La segunda debilidad que creo que debemos afrontar es la exclusión. Un feminismo que se piensa a velocidades productivas y que está dirigido a públicos o destinatarias intelectuales, jóvenes o urbanas deja fuera a muchísimas mujeres que no cumplen con esos cánones y cuyas vidas distan mucho de parecerse a una realidad tan estrecha. Me refiero, por ejemplo, a las mujeres mayores, las mujeres sin estudios o las mujeres de entornos rurales. Estos días me he acordado mucho de mis abuelas. Dos mujeres de pueblo, nacidas en un León oscurecido por la Guerra Civil, frío, adusto. Mujeres con sueños tan modestos como aprender a plasmar su firma, que lavaban con taja en el río y que apenas podían reflexionar sobre qué parto querían porque, como en el resto de su vida, para ellas solo había un plan: el dolor. Pienso en ellas y en el rastro que ese naufragio vital dejó en toda una generación siguiente de mujeres que hoy son ciudadanas, mujeres llenas de inquietudes pero que en ocasiones tampoco tuvieron grandes oportunidades. El feminismo no puede olvidar su vertiente estratégica, su apelación a una mejor vida para las mujeres. Quizás el cursillo de risoterapia de un pueblo de la montaña no sea un manual con lo último pero créanme si les digo que imprime revoluciones forjando redes de mujeres.

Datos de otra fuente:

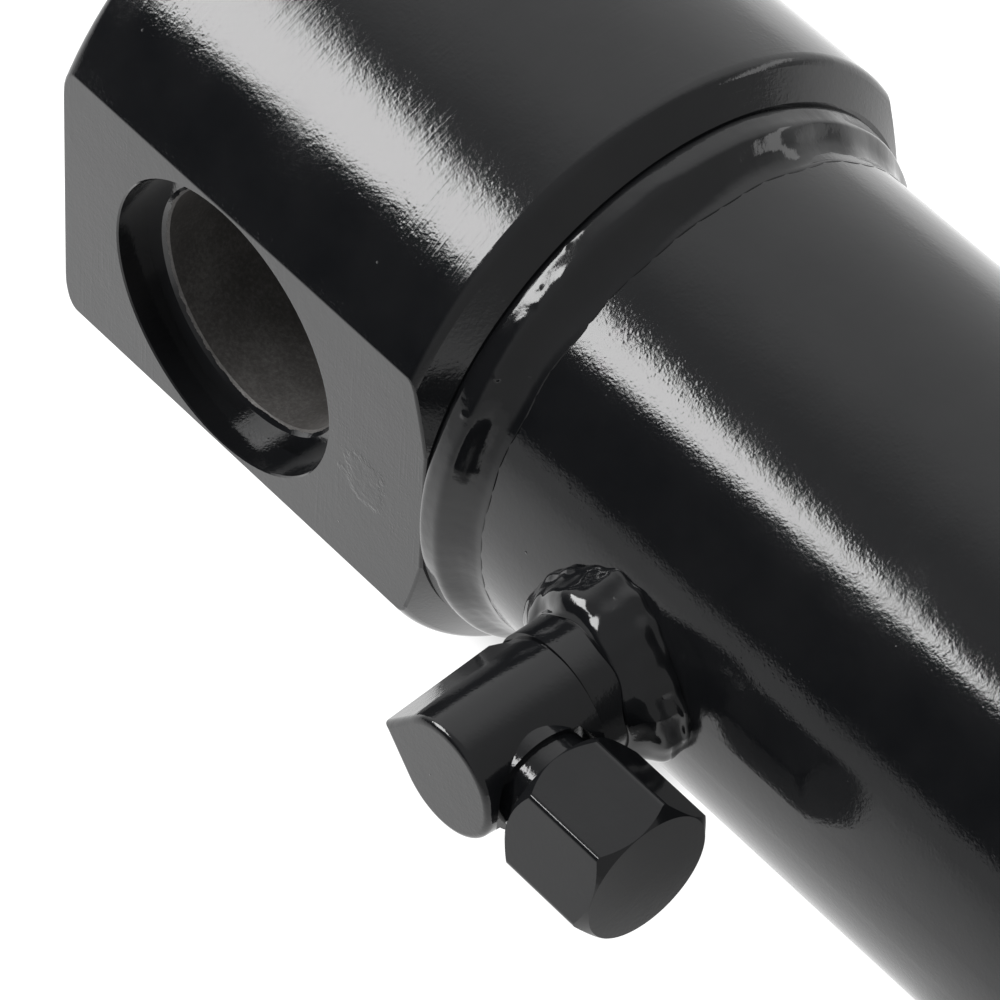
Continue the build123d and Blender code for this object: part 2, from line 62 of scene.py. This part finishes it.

En términos de feminismo, enarbolar la antigüedad es una estrategia mucho más útil que perpetuar la tan eterna como falsa novedad. Del mismo modo, abordar la realidad en toda su complejidad es una obligación inaplazable y un acto de justicia. El feminismo es, por encima de todo lo demás, política. Por suerte también es -o debe ser- mucho más.